Viendo como viene la primavera, lluviosa y fría que casi parece el invierno, uno se pregunta si no habremos entrado, ya, en ese momento del no retorno que anunciaban para el cambio climático. Los indicios apuntan que sí, lo que pasa qué a ver quién es el guapo que se atreve a sacar el tema, ahora que los problemas de subsistencia son lo más inmediato. Allá se las compongan los que estudien el siglo veinte y se pregunten como fue que hicimos tan poco por evitar lo que todavía era evitable.
Dicho esto, conviene precisar que si el clima se ha vuelto loco y no reconoce las estaciones del año, la responsabilidad no es, solo, de España. Compete al mundo entero y, en especial, a China y Estados Unidos, que tomaron, y siguen tomando, el protocolo de Kyoto como la embestida de Don Quijote a los molinos de viento. Lo que sí es cosa nuestra, es que aún estábamos a tiempo de impedir que el desastre costero fuera irreversible.
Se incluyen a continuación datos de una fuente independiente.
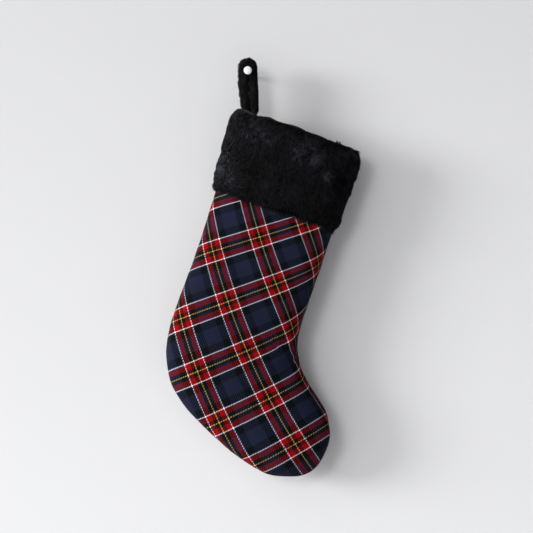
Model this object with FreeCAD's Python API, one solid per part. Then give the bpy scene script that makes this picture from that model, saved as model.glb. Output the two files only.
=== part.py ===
"""Hanging stocking: a plaid cloth boot with a deep fur cuff and a fur hanging loop.

Frame, in millimetres: +Z is up, +X runs from the heel side of the boot to its toe side, and
+Y points at the wall that it hangs against.  The origin is the centre of the eye that the
loop makes round a peg, so the whole boot hangs below it.
The boot is a pouch of two cloth halves, lined with two thinner halves.  Every half lies on
its own side of the plane Y = 0, where the side seams run.
"""
import FreeCAD, Part
import math
import os

# ---- driving dimensions ------------------------------------------------------------------
CLOTH = 2.4             # plaid cloth with the soft interlining bonded to it
LINING_GAP = 0.3        # air between the cloth and the lining
LINING = 0.8
SEAM = 0.6              # width of a pressed seam, across the plane where two halves meet
SQUARENESS = 2.6        # exponent of a cross-section: 2 is an ellipse, more is fuller
SECTION_POINTS = 24     # interpolation points round one cross-section
STATION_COUNT = 22      # cross-sections that the boot's surface runs through
LOFT_DEGREE = 3

MOUTH_LEAN = -19.1      # degrees; the mouth drops towards the toe side
MOUTH_CENTRE = (70.2, -81.1)
EXTENSION = 24.0        # how far the hollow runs on past the mouth, to cut it open

FUR_CLOTH = 1.6         # fur backing with its pile pressed flat
FACING = 0.6            # lining of the cuff, next to the boot
FACING_GAP = 0.5
CUFF_ROUNDING = 6.0     # how far the cuff's rims draw in
CUFF_SHOULDER = 9.0     # height of the rounded rim

EYE_RADIUS = 4.0
STRAP_WIDTH = 20.0      # along the peg
STRAP_EDGE = 3.0        # rounding of the strap's long edges
STRAP_SLIT = 0.5        # air between the strap's two legs
CROWN_RADIUS = 12.4
CROWN_CENTRE = (-0.4, 5.4)
STRAP_LEFT = [(-12.2, -20.0), (-8.5, -29.0), (1.0, -38.5), (3.0, -48.5)]
STRAP_RIGHT = [(13.0, -48.5)]
STRAP_PINCH_TOP = -30.0     # from here down the strap narrows to where it is sewn
STRAP_PINCHED = 6.0         # its width along the peg at its foot
STRAP_REACH = 50.0          # half the size of a block that clears the strap on every side
SLIT_OVERRUN = 1.0          # how far the slit runs out past the strap's foot
TAIL_TOP = -70.0
TAIL_BOTTOM = -80.0
TAIL_WIDTH = 13.0
THREAD = 0.8
TOUCH = 0.01                # two places nearer than this are the same place
BLOCK = 1500.0              # a block that is larger than the whole stocking
PEG_AXIS = FreeCAD.Vector(0, 1, 0)

# Stations of the boot, from the mouth down the leg, round the heel and into the toe:
# centre x, centre z, lean of the cross-section in degrees, half width, half depth.
BOOT_STATIONS = [
    (70.2, -81.1, -19.1, 82.0, 24.0),
    (29.6, -213.0, -20.0, 85.0, 28.0),
    (13.4, -264.1, -18.6, 84.5, 30.0),
    (-4.5, -315.4, -15.5, 85.3, 31.0),
    (-18.9, -361.8, -9.4, 88.6, 32.0),
    (-21.9, -393.0, -1.0, 91.3, 32.0),
    (-16.2, -420.0, 8.0, 89.5, 31.5),
    (0.3, -448.5, 16.0, 83.4, 30.5),
    (21.0, -473.0, 22.0, 76.5, 29.0),
    (43.5, -497.3, 28.0, 69.3, 27.0),
    (63.0, -520.5, 32.0, 57.7, 23.0),
    (75.0, -537.7, 32.0, 41.2, 17.0),
    (82.0, -547.5, 32.0, 24.0, 9.0),
]

# Stations of the cuff, at its top and its bottom edge, in the same terms.
CUFF_TOP = (71.0, -78.6, -19.1, 96.5, 33.0)
CUFF_BOTTOM = (34.5, -194.5, -20.4, 91.5, 37.0)


# ---- geometry ----------------------------------------------------------------------------
def across(lean):
    """Unit vector along a cross-section's width."""
    return FreeCAD.Vector(math.cos(math.radians(lean)), 0, math.sin(math.radians(lean)))


def up_from(lean):
    """Unit vector square to a cross-section, pointing back up the boot."""
    return FreeCAD.Vector(-math.sin(math.radians(lean)), 0, math.cos(math.radians(lean)))


def section(station, inset=0.0, rise=0.0):
    """Closed curve round the boot at one station, drawn in by inset and lifted by rise."""
    x, z, lean, half_width, half_depth = station
    middle = FreeCAD.Vector(x, 0, z) + up_from(lean) * rise
    width = half_width - inset
    depth = half_depth - inset
    points = []
    for step in range(SECTION_POINTS):
        angle = 2 * math.pi * step / SECTION_POINTS
        cosine = math.cos(angle)
        sine = math.sin(angle)
        along = math.copysign(abs(cosine) ** (2 / SQUARENESS), cosine) * width
        outward = math.copysign(abs(sine) ** (2 / SQUARENESS), sine) * depth
        points.append(middle + across(lean) * along + FreeCAD.Vector(0, outward, 0))
    curve = Part.BSplineCurve()
    curve.interpolate(points, PeriodicFlag=True)
    return Part.Wire(curve.toShape())


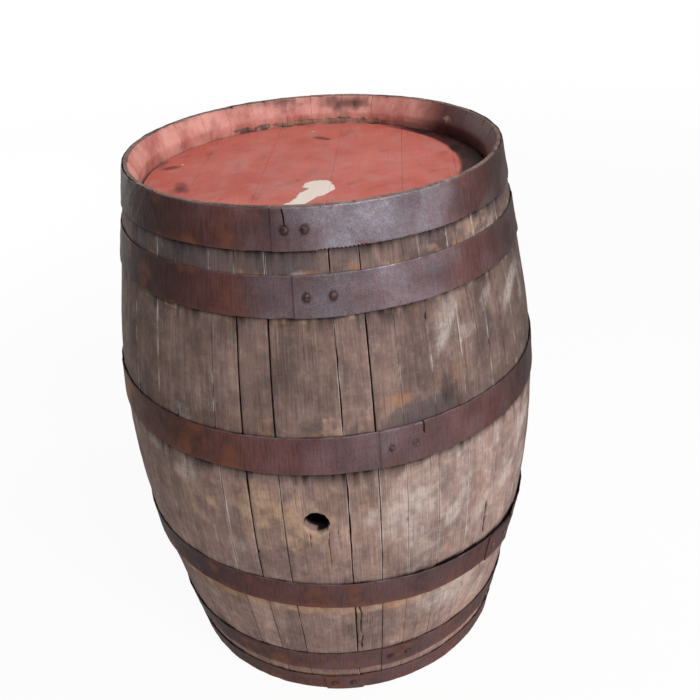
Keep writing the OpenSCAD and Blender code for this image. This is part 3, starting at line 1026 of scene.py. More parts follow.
    def dress(self, piece: Piece, number: int, low: float, high: float) -> None:
        """Stores the fields of stains, paint and tone, with their painted shade, over a stave's points."""
        points = positions(piece)
        azimuth = azimuth_of(points)
        radius = np.hypot(points[:, 0], points[:, 1])
        z = points[:, 2]
        depth = self.outline.radius(z) - radius
        off = turn_from(azimuth, low)
        to_joint = np.radians(np.minimum(off, high - low - off)) * self.outline.bilge_r
        weather = Weather(self.outline, azimuth, z, depth, radius - self.inner_radius(z), to_joint, points)
        paint_points(piece, "marks", weather.marks())
        paint_points(piece, "coats_and_shade", weather.coats_and_shade(number))

    def build(self, material: Material) -> None:
        """Builds, dresses and places every stave."""
        names = ["bung_stave"] + [f"stave_{i:02d}" for i in range(1, 34)]
        for number, node in enumerate(names):
            low, high = self.span_of(node)
            points, grain = self.shape(number, low, high)
            piece = lattice_piece(node + "_oak", points, grain)
            if number == 0:
                carve(piece, self.bung_cutter())
            crease(piece, 38.0)
            self.dress(piece, number, low, high)
            place(piece, material, "stave_oak", node)


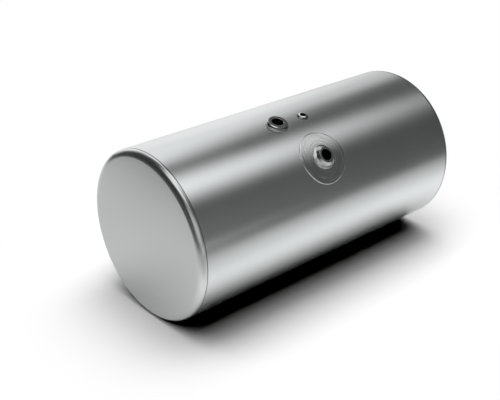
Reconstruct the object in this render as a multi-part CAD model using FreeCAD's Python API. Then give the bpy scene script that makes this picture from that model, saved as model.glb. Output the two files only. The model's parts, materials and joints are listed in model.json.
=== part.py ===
"""Cylindrical aluminium fuel tank for a truck, as a bare welded tank.

Millimetres. X runs along the tank, Z is up, and the origin is under the middle
of the tank, where its shell meets the ground. The filler side faces -Y.
Every piece is built about the tank's own axis and lifted by the tank's radius
when it is written.
"""

import FreeCAD
import Part

import math
import os

from FreeCAD import Vector

# Shell: one rolled sheet closed by a seam along its length
TANK_DIAMETER = 622.0
SHELL_LENGTH = 1231.0
SHELL_THICKNESS = 3.2
EDGE_BEVEL = 1.5            # on both plates where a head meets the shell
SEAM_ANGLE = -112.0         # from the top, towards the side away from the filler
SEAM_BEAD_WIDTH = 8.0
SEAM_BEAD_HEIGHT = 0.8

# Heads: pressed, flat faced, with a joggled skirt that slips into the shell
HEAD_THICKNESS = 4.0
KNUCKLE_RADIUS = 22.0
HEAD_LAND = 1.0             # straight run between the knuckle and the seam
SKIRT_LENGTH = 18.0
SKIRT_CLEARANCE = 0.3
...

Bastaba con devolverle al mar lo que es suyo y a nosotros lo que es de todos. Tarea que sería posible si no fuera que nuestros gobernantes conciben el país como esos inquilinos gamberros que saben que dentro de poco tendrán que abandonar el piso y actúan como si no les importaran los desperfectos. Ahí los tenemos, imponiendo una nueva Ley de Costas con el alucinante argumento: “El impacto ya está hecho, aprovechémoslo”. Eso dijo, el secretario de Estado de Medio Ambiente, Federico Ramos.
Intuyo, por tanto, que no es cierto que el PP pisotee deliberadamente las leyes del PSOE, pero si, por casualidad, les da un pisotón, se alegra de habérselo dado. La excusa, para todo, es la crisis y la herencia recibida. Una herencia que, en este caso, suponía aplicar la ley para corregir, paulatinamente, los desmanes que se habían cometido, en terrenos de dominio marítimo, durante los años sesenta y setenta del siglo pasado.
Nunca entenderé por qué, tierra adentro, tienen tan poco respeto por el mar. Digo poco y debería decir ninguno, pues da la impresión que, quienes hacen las leyes, solo se acercan a la costa en verano, para bañarse y tomar un refresco en un chiringuito.
Lo lógico, para los que vemos el mar a diario, sería que estuviéramos hablando de estrategias de retroceso. Es decir, de evitar daños mayores a las playas y a los bienes inmuebles, aportando, además, seguridad a las personas, pero el PP acaba de hacer lo contrario. Nos acerca más al mar, permite la invasión del litoral, da pie para que lo privado se apropie de lo público, suplanta las competencias locales y autonómicas y, todo eso, lo hace por las bravas, imponiendo su criterio y sin escuchar a quienes apuntan, por ejemplo, algo tan elemental como que el Cantábrico no es el Mediterráneo.
Para el Gobierno, las tropelías no las cometieron quienes plantaron sus casas, sus chiringuitos o sus hoteles en espacios de dominio público ganados al mar, las cometió la Ley de Costas de 1988, por un exceso de proteccionismo. Una ley que acaban de eliminar sin advertir que da igual lo que legislen porque el mar tiene sus propias leyes. Quizá en Madrid no lo sepan, pero aquí sabemos que el Cantábrico no aceptará esta Ley de Costas, se pongan como se pongan.